昔語りで恐縮なのですが。大昔、わたくしが10代半ばの頃、当時の教育テレビで週一回「セサミストリート」が放映されていました。語学番組としての扱いで、テキストを買ってきてはよく見ていました。あの番組では、スティービー・ワンダー、ジョン・デンバーなど人気ミュージシャンもしばしばゲスト出演しており、ジュディ・コリンズという人を知ったのも、ここでした。番組の中で何回か聴くうちに澄んだ歌声に魅了され、高校生の頃には、廉価な輸入盤を買って聴いていました。

普段ポップスはほとんどチェックしないのですが、少し前、あの「ジュディさん」が来日、というのをたまたま見つけ、懐かしさのあまり席を取ったのでした。

ギターを抱えての弾き語りで登場、最初のナンバーこそ大丈夫かと心配になる部分があったけれど、何曲か歌っているうちにのどが落ち着いてきたように感じました。
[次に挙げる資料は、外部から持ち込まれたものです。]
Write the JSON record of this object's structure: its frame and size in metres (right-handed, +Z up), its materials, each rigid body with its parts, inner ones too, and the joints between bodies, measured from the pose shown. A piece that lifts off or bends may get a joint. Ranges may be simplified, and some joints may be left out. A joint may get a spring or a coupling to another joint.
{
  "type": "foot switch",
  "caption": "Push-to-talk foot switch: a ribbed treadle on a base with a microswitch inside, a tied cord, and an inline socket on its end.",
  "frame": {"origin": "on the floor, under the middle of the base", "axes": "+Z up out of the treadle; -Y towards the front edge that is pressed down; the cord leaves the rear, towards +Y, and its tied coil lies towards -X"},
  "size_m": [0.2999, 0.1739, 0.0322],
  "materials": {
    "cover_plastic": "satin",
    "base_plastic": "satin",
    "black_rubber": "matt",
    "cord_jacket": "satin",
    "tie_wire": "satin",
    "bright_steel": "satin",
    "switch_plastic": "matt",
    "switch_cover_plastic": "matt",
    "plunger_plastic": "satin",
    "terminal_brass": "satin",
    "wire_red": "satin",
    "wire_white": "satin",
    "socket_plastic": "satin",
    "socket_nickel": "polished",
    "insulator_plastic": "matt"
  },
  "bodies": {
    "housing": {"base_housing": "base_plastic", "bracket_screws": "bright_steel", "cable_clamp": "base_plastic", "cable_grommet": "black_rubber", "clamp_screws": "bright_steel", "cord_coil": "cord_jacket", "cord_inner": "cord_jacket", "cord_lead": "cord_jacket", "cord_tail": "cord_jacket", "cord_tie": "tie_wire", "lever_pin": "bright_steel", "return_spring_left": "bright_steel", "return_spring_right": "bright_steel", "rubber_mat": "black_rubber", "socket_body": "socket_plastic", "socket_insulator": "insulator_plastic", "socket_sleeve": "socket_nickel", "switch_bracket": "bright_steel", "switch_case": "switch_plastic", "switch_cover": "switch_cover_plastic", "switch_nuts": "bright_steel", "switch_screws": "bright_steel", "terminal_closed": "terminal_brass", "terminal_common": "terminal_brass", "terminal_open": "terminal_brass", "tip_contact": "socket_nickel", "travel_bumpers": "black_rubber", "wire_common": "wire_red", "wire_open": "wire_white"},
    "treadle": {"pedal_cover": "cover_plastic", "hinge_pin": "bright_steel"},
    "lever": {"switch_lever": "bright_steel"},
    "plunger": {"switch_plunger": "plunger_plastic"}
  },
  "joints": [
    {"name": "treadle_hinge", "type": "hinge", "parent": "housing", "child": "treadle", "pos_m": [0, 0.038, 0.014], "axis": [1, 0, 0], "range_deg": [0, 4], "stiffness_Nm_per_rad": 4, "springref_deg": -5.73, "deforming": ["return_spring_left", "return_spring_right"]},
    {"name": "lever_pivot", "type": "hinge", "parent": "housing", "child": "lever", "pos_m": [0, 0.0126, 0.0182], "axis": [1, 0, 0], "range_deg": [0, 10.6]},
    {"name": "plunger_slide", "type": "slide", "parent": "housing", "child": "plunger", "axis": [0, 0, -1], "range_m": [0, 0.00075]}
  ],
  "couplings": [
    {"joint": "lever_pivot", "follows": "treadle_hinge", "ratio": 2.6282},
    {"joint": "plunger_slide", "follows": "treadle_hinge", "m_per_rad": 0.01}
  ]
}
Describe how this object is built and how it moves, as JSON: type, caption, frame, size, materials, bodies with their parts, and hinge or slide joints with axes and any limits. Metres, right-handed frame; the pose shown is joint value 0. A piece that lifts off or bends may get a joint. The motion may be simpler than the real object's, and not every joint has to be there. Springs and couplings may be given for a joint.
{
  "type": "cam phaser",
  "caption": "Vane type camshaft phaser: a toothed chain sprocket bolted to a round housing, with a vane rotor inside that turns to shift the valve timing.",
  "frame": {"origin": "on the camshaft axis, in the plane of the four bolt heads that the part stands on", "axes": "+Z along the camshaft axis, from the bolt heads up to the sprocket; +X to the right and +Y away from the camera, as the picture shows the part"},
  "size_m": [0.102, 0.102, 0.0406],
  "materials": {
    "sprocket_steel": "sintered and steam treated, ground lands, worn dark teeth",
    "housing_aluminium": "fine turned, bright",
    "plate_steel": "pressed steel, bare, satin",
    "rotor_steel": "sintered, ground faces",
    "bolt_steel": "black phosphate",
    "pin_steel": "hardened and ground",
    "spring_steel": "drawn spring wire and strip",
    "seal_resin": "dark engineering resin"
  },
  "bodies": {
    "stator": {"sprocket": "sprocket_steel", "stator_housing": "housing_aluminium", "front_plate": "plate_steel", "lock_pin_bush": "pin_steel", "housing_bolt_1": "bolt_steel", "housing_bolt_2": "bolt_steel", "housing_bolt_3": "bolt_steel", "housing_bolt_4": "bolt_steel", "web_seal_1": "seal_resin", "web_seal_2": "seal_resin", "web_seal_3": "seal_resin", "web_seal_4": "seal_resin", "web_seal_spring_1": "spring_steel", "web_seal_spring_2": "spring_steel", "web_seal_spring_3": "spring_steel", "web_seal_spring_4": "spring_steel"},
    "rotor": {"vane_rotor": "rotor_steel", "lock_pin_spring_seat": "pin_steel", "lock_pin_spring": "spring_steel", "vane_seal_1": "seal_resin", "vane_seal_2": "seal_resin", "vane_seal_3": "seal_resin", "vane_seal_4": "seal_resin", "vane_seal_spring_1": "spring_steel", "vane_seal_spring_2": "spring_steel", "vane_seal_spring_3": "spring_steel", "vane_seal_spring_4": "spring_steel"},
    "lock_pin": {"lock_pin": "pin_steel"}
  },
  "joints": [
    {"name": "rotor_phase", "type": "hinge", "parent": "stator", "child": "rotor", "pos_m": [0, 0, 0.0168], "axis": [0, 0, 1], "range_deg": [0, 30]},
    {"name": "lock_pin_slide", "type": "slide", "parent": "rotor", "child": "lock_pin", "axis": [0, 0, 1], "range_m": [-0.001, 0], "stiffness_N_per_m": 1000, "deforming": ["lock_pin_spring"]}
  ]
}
"Suzanne"の切なさは、LPレコードで聴いた時のまま。"Both Sides Now"は大胆に崩したアレンジにちょっと引っかかったりしていたけれど、思い切りルバートを効かせてもちゃんと聴かせるし、最終的にきれいに回収されていくのは往年の大ヒットならでは。"Country Road"も披露、サビでは客席に向かって「歌って!」と呼びかけてくださって、みんなで歌いました。
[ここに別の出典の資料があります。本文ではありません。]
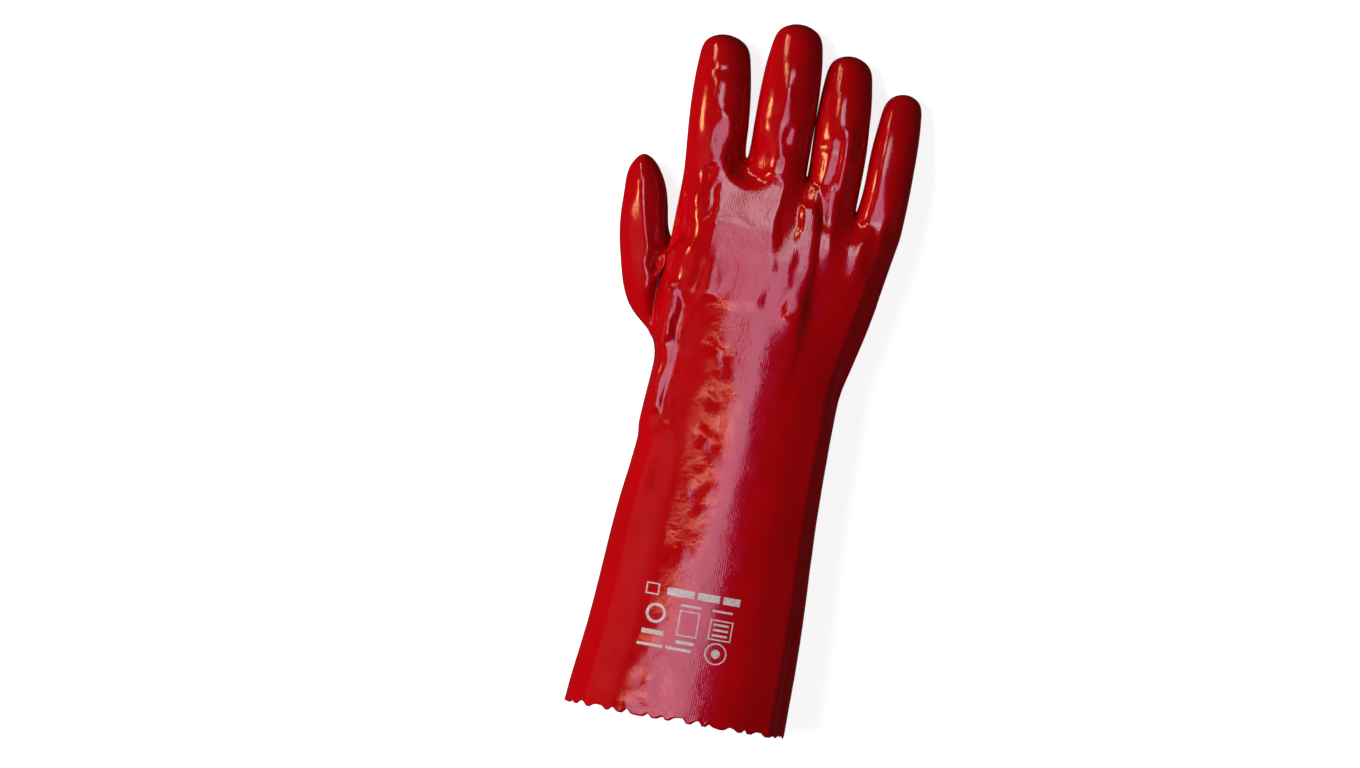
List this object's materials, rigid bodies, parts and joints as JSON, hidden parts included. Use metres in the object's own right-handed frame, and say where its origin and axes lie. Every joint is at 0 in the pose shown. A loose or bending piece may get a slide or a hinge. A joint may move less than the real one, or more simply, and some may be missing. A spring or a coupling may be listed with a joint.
{
  "type": "pvc coated work glove",
  "caption": "Long hollow work glove for the right hand, with a pinked gauntlet rim, fingers and thumb, lying palm down.",
  "frame": {"origin": "on the surface that the glove lies on, under the middle of its box", "axes": "+Y from the gauntlet's rim to the fingertips, +X to the little finger, +Z from the palm to the back of the hand"},
  "size_m": [0.1606, 0.4008, 0.0564],
  "materials": {
    "red_pvc": "glossy dipped pvc over cotton knit",
    "cotton_knit": "bare knitted inner face",
    "white_print": "thin matte ink"
  },
  "bodies": {
    "root": {"glove_shell": "red_pvc"}
  },
  "joints": []
}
美しい歌の数々にじっくりと耳を傾けつつ、今更ながら、自分が魅せられているのは、このかたの絹のような高音なのだと気づきました。ごく柔らかい生地にくるまれたままそっと抱き上げられるような浮遊感、優しく儚く切ない高音。でも、それはカントリーやフォークを徹底的に歌い込んできた盤石な基礎に裏打ちされてていると感じます。地声は流石にお歳相応で、たくみにファルセットを援用していらっしゃる様子。でも、高い音域に移行する時の、実に上品な色気は健在で、驚くと同時になんだか安心しました。

最新アルバムからの2曲はピアノ弾き語り。